2014/06/23 David Garrett
麻布十番は鳥居坂の急勾配を登り、六本木ブルーシアターへ。雨は降らずとも、厚く張った曇天は湿気を寄越して、蒸し暑い。少し動くだけでじっとりと額が濡れてくる。
イケメンヴァイオリニストとあって会場は女性が圧倒的に多かったけれど、アクトに土地柄も手伝ってか年齢層はやや高めな印象。少なくともライヴハウスに居そうな女の子はあまり見受けられなかった。
そんな様相であるからして、登場と同時に悲鳴にも似た歓声が飛び交うも、"黄色い"と称するにはやや"くすんだ"というか"黄ばんだ"というか、これ以上掘り下げると怒られそうな、そんな声音が飛び交う。隣のおば……お姉さんも、暗転前まで寝ていたのに、本人が現れるやいなや「私だけを見て!」と言わんばかりに手を振り、奇声を上げている。分かったから。ちょっと落ち着け。
さておき、"5億円のストラディバリウス"という先入観を差し引いても、終始鳥肌モノの公演だった。前方ど真ん中という素晴らしい座席は、超絶技巧と称される壮絶な運指がよく見えて、昔あった「インテル入ってる」というCMを思い出すどころか、「もはや彼がインテルそのものなのではないか」という疑念を抱かずにいられないほど。今僕が使っているパソコンのCPUを彼に替えたら、世界で五指に入るスパコンに生まれ変わる気さえした。
ヴァイオリニストのライブを観るのは今回が初めてで、しかも通常、オーケストラを従えるところをロックバンドを従えての特別なツアーだったわけだが、バンドサウンドにアレンジされた馴染み深いポップスに、ヴァイオリンの音色がよく映える。ストラディバリウスのなんと雄弁なことか。他のヴァイオリンの音色と聴き比べてみたい。
色んな曲をやっていたけど、個人的にはギターとふたりで演奏した曲とCOLDPLAYの『Viva La Vida』が気に入った。特に後者はよく知っているというのもあるが、ベース、スネア、ハイハット等5種類くらいの音をストラディバリウスで弾いてエフェクターでループさせるという奏法で、総額およそ30億円の音色(違う)に圧倒された――YouTubeは音質が残念を超えて無念過ぎる。生音は全然違う。流石ストラディバリウス……(ミーハー)
"ロックバンドにストラディバリウス"という現代芸術的なミックス感に加えて、イケメンで且つ演奏上手すぎとか、マンガかアニメの主人公かよ――というか『パガニーニ』という制作総指揮を務めた映画で実際に主人公のパガニーニ役を担っている。なんだか「黄ばんだ声援だけもらっててくれ」と言いたくなってくる。
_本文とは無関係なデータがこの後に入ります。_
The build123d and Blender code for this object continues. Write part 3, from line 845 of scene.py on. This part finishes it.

そういうわけで、初めて都会の高層ビルを目の当たりにした田舎者の如く、愁眉を寄せ、目を見開き、口をぽかんと開けて、ただただ見入るばかりの2時間は、久しぶりに「また機会があったら観たい」と思わせてくれる時間だった。思えばRoberta Flackを観たときの感動に似ている。
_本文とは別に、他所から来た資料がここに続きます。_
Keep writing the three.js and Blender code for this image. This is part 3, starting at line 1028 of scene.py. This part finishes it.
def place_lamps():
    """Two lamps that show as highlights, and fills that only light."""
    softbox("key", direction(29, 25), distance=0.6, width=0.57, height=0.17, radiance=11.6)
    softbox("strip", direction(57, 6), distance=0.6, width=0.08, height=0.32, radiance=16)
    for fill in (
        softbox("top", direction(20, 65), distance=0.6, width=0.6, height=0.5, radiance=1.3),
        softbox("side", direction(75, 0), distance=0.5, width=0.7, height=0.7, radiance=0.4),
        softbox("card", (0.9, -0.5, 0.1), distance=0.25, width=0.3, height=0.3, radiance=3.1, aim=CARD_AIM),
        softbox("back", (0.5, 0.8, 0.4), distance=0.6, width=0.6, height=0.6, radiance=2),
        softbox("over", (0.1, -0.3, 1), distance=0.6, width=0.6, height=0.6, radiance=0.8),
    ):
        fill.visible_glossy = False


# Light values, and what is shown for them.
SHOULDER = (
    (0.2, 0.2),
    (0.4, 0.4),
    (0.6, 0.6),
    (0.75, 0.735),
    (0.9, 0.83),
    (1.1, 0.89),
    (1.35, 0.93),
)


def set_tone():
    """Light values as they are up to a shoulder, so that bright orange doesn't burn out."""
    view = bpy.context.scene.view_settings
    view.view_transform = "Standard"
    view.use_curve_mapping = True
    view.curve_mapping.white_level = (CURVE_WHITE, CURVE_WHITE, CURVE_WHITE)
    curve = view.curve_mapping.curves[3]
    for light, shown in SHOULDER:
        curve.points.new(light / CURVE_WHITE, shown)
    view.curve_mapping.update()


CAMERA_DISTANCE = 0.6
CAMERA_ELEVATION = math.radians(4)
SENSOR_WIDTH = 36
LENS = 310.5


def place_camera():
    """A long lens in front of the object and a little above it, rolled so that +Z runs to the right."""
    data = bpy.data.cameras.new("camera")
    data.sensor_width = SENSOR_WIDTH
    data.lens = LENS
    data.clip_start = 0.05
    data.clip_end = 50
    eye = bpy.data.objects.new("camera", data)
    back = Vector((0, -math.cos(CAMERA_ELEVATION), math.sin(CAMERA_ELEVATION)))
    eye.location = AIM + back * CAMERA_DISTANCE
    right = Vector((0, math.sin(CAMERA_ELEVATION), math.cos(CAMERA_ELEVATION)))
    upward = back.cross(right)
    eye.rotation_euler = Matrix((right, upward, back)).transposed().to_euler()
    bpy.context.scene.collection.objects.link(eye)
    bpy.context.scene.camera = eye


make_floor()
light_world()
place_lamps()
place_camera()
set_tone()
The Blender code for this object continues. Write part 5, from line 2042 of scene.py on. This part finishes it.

ところで、ライブ終了後のロビーにて、どこかアリエン・ロッベンを彷彿とさせるスタッフが、自分のものでもないのにストラディバリウスをドヤ顔で見せびらかしてくれていたので、主婦たちのバーゲン会場みたいになっている人だかりに潜り込んで記念撮影。なんて無防備な5億円、いやしかし本当に木目が美しい。